Repeat, exactly, the run of lines that opens with the line containing "if empty is" and closes with the line containing "WALL_TOP = 8.1", and leave all other lines out.

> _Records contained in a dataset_
* * *
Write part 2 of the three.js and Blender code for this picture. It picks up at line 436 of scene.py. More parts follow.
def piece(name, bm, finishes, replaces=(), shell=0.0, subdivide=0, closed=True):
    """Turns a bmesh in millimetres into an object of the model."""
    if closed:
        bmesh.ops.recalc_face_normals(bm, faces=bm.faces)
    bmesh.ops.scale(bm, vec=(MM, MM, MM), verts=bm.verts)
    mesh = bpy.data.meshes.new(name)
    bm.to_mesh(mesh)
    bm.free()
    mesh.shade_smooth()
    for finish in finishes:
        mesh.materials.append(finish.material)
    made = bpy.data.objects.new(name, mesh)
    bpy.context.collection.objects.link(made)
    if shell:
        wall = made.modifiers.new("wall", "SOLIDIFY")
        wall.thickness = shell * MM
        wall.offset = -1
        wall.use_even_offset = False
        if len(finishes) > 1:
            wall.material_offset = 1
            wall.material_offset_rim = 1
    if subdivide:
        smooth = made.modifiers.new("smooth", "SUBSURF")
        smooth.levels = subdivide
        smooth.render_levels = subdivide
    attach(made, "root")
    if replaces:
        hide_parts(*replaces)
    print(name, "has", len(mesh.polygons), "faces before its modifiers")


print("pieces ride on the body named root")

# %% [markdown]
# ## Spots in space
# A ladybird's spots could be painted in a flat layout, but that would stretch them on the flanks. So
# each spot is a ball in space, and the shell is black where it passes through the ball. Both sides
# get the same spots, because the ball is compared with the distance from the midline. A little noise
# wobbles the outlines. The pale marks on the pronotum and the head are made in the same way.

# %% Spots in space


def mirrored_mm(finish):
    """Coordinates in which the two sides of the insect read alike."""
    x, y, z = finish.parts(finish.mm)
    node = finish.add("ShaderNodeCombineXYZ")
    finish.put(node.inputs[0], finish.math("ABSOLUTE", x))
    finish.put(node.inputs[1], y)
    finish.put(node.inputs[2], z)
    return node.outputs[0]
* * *
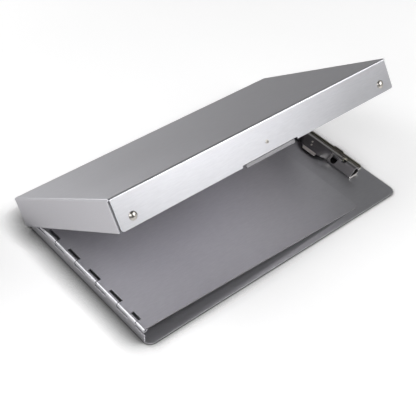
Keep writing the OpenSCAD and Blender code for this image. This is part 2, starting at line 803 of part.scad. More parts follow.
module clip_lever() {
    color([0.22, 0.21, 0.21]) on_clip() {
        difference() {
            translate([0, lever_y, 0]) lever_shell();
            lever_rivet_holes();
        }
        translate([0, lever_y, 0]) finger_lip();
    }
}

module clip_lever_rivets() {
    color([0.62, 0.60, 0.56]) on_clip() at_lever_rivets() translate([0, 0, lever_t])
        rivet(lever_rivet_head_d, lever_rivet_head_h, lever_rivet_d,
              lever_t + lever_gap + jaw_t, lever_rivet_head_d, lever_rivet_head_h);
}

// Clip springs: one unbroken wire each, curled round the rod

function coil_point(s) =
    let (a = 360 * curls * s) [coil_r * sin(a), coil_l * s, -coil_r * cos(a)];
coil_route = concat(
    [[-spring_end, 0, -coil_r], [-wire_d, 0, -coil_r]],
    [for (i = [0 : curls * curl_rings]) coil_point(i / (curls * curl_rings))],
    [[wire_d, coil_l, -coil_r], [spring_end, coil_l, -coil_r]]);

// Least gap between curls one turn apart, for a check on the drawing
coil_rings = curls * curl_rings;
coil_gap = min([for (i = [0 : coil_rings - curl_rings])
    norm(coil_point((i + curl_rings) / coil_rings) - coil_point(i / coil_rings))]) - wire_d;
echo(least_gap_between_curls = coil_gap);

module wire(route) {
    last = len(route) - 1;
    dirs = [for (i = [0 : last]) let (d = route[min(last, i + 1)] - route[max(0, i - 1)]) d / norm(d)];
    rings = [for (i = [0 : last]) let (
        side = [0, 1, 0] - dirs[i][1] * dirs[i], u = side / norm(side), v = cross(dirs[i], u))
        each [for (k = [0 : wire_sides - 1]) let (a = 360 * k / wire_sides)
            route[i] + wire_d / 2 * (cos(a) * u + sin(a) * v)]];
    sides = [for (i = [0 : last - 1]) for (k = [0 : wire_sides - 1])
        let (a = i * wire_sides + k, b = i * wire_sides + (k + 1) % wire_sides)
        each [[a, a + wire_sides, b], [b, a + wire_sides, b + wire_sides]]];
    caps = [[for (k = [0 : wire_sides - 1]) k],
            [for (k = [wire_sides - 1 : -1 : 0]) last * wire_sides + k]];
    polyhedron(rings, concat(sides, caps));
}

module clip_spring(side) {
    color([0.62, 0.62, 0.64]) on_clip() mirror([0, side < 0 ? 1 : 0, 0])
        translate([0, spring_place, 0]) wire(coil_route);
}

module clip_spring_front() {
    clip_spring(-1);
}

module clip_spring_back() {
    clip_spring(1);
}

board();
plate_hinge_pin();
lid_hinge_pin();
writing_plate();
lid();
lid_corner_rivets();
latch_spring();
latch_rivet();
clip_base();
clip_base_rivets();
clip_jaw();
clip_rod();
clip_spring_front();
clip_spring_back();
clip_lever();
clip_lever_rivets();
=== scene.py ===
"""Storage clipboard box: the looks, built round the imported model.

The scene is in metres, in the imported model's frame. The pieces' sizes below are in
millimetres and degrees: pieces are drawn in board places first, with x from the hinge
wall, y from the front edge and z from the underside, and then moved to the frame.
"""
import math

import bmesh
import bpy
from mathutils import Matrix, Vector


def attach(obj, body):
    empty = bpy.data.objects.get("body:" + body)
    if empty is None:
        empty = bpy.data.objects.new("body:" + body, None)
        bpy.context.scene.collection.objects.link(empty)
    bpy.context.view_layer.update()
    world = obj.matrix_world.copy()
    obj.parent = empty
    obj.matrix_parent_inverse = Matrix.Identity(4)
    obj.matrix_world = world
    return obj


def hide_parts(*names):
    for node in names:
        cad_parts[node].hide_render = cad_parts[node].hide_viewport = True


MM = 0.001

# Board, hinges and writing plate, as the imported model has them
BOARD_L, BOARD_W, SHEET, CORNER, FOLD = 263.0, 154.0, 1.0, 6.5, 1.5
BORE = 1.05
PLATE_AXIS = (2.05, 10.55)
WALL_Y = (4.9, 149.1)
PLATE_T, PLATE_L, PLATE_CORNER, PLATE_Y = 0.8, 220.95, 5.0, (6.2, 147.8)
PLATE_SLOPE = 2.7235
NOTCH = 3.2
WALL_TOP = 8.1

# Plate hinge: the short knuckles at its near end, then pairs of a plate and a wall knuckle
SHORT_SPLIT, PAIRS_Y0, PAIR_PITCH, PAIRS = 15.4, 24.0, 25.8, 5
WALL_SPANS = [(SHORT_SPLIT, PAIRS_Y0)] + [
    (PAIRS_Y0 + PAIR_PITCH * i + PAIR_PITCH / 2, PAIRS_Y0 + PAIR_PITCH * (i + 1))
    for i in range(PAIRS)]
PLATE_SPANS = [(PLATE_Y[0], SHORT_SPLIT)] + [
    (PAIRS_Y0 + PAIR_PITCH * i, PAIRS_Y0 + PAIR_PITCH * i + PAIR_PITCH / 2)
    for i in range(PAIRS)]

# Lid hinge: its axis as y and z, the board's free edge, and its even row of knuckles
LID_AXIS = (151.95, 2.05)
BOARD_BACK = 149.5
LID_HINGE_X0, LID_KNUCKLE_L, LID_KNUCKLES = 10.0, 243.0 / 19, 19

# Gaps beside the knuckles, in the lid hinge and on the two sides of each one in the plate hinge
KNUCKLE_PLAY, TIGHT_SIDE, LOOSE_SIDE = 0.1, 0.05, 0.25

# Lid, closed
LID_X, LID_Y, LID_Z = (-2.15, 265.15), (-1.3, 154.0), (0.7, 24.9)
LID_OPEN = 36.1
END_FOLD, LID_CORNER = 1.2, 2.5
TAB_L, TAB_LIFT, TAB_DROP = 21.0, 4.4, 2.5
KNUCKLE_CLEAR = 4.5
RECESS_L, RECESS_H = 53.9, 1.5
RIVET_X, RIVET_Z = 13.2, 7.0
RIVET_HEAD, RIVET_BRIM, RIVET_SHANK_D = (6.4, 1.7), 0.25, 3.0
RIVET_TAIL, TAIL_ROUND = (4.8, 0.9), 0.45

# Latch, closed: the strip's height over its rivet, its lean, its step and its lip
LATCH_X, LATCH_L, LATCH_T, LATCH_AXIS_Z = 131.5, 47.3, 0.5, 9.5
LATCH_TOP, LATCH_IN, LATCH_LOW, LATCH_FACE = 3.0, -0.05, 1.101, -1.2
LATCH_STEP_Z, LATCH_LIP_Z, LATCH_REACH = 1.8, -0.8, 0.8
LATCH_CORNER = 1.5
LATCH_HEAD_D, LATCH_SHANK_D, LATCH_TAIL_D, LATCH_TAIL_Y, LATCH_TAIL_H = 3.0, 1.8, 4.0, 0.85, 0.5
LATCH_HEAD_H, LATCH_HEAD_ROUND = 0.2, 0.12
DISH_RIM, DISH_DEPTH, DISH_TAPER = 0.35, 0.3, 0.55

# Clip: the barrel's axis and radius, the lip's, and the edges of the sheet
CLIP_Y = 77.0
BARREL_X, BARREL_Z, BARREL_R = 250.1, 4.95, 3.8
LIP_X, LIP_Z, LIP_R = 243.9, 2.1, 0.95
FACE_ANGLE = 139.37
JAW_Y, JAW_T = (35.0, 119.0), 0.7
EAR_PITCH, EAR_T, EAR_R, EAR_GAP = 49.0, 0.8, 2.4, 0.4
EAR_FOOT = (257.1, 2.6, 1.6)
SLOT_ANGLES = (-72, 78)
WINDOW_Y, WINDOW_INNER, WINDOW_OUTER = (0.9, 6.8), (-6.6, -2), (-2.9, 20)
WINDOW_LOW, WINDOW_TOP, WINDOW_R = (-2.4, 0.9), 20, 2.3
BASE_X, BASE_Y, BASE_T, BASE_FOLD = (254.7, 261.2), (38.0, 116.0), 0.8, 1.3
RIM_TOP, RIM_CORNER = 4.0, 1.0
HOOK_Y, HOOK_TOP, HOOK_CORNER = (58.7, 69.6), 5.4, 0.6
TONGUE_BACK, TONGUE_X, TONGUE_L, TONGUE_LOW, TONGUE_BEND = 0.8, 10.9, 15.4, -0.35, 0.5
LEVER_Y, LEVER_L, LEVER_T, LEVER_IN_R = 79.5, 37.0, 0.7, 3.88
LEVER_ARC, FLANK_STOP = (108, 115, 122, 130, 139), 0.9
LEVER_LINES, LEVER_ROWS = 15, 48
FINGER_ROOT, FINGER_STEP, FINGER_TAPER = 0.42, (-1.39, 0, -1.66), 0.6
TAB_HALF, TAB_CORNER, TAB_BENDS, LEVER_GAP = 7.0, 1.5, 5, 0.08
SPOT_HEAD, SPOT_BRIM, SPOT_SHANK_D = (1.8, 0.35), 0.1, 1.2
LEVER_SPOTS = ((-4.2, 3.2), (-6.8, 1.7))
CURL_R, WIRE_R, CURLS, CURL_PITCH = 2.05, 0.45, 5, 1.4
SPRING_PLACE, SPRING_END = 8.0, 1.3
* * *
> _Output for this task_
    if empty is None:
        empty = bpy.data.objects.new("body:" + body, None)
        bpy.context.scene.collection.objects.link(empty)
    bpy.context.view_layer.update()
    world = obj.matrix_world.copy()
    obj.parent = empty
    obj.matrix_parent_inverse = Matrix.Identity(4)
    obj.matrix_world = world
    return obj


def hide_parts(*names):
    for node in names:
        cad_parts[node].hide_render = cad_parts[node].hide_viewport = True


MM = 0.001

# Board, hinges and writing plate, as the imported model has them
BOARD_L, BOARD_W, SHEET, CORNER, FOLD = 263.0, 154.0, 1.0, 6.5, 1.5
BORE = 1.05
PLATE_AXIS = (2.05, 10.55)
WALL_Y = (4.9, 149.1)
PLATE_T, PLATE_L, PLATE_CORNER, PLATE_Y = 0.8, 220.95, 5.0, (6.2, 147.8)
PLATE_SLOPE = 2.7235
NOTCH = 3.2
WALL_TOP = 8.1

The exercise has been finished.